The larger imputation often made is that the future Tyndales, Barnes, Friths, Roys and others were not driven by English impulses but were “entirely Continental” in force (76). Well, ya’ sorta think? The Act of 1401, the 1407 Provincial Council, and the 1409 Constitutions directed the vehemence against a native English movement to recover the Bible. Throw in the devil’s scowls at the continental Council of Constance, book burnings, and more. Tyndale and others were forced to flee vehement English policy in church and state.

As for modern English interpreters, can anyone hear the lingering anti-Calvinism and anti-Lutheranism in these 19th-20th century types?

Then, throw in Council of Constance, 1414-1418, held to resolve the “three-popes-problems, mutual recriminations, mutual confusions in “apostolic succession,” Conciliarism v. Papal supremacy (resolved at Vatican 1 in 1870) and lastly, old Wyclif and Jan Huss. Wyclif was the real culprit and got special mention in the opening session and in session 8—4 May 1415.

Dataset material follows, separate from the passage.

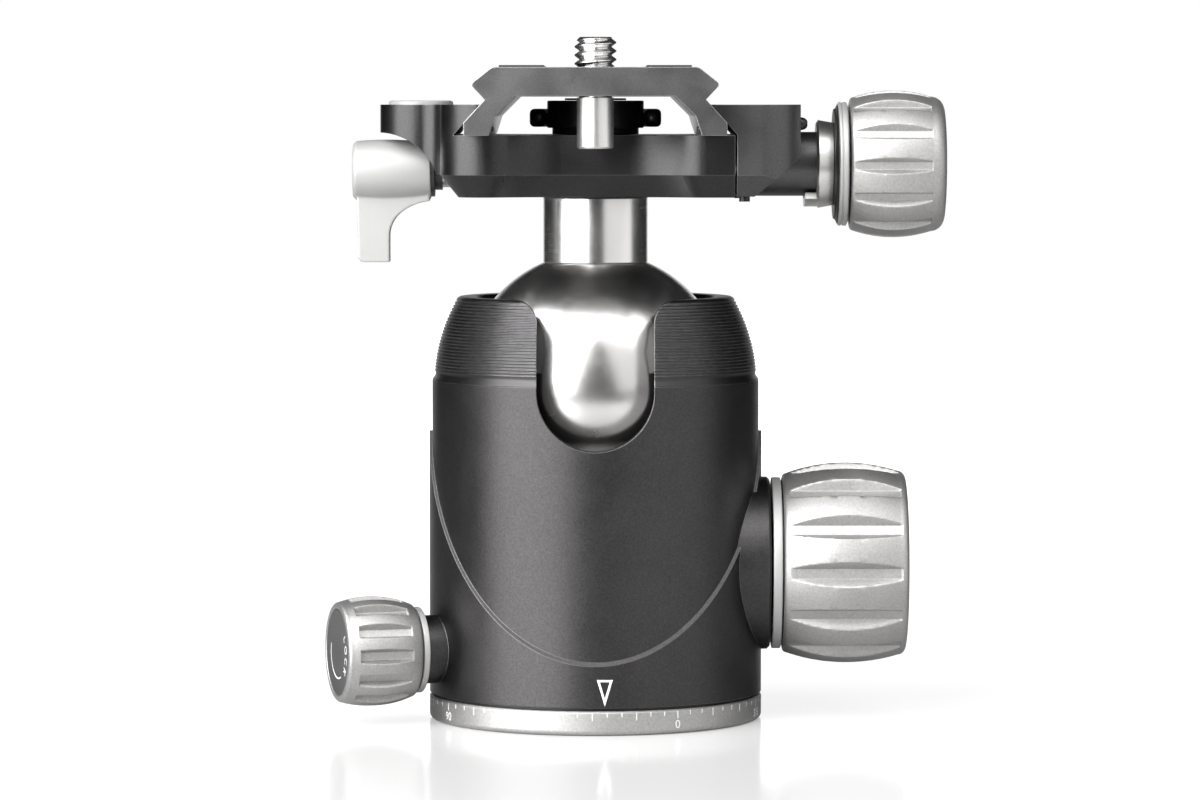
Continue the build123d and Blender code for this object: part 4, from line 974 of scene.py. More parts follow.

As for Hus, "This holy synod of Constance, seeing that God's church has nothing more that it can do, relinquishes Jan Hus to the judgment of the secular authority and decrees that he is to be relinquished to the secular court." (Session 15—6 July 1415). As the laws required and as the Devil knew would happen, the secular court sentenced him to the stake. Huss was burned—roastee-crispy old boy.

The hatred and vehemence for Wyclif persisted in Italian and Canterburian policy. In 1428, at the command of Pope Martin V, Wyclif’s body, resting in the grave until the resurrection, was exhumed and burned. Can ya’ feel the love of the Devil?

The greatest achievement of the Lollards? The (ME) English and their books, many of which were destroyed and burned. What is starting to emerge, academically, is that Lollardy was not a band of rhubarbs, mechanics, tinkerers, half-whacks, nutjobs and backwoodsmen, but was a “massive, careful, complex and developing achievement” (90).

A lingering question is open here: did Tyndale in the 1520s and 1530s have a Wycliffite version with him? There are some strong similarities.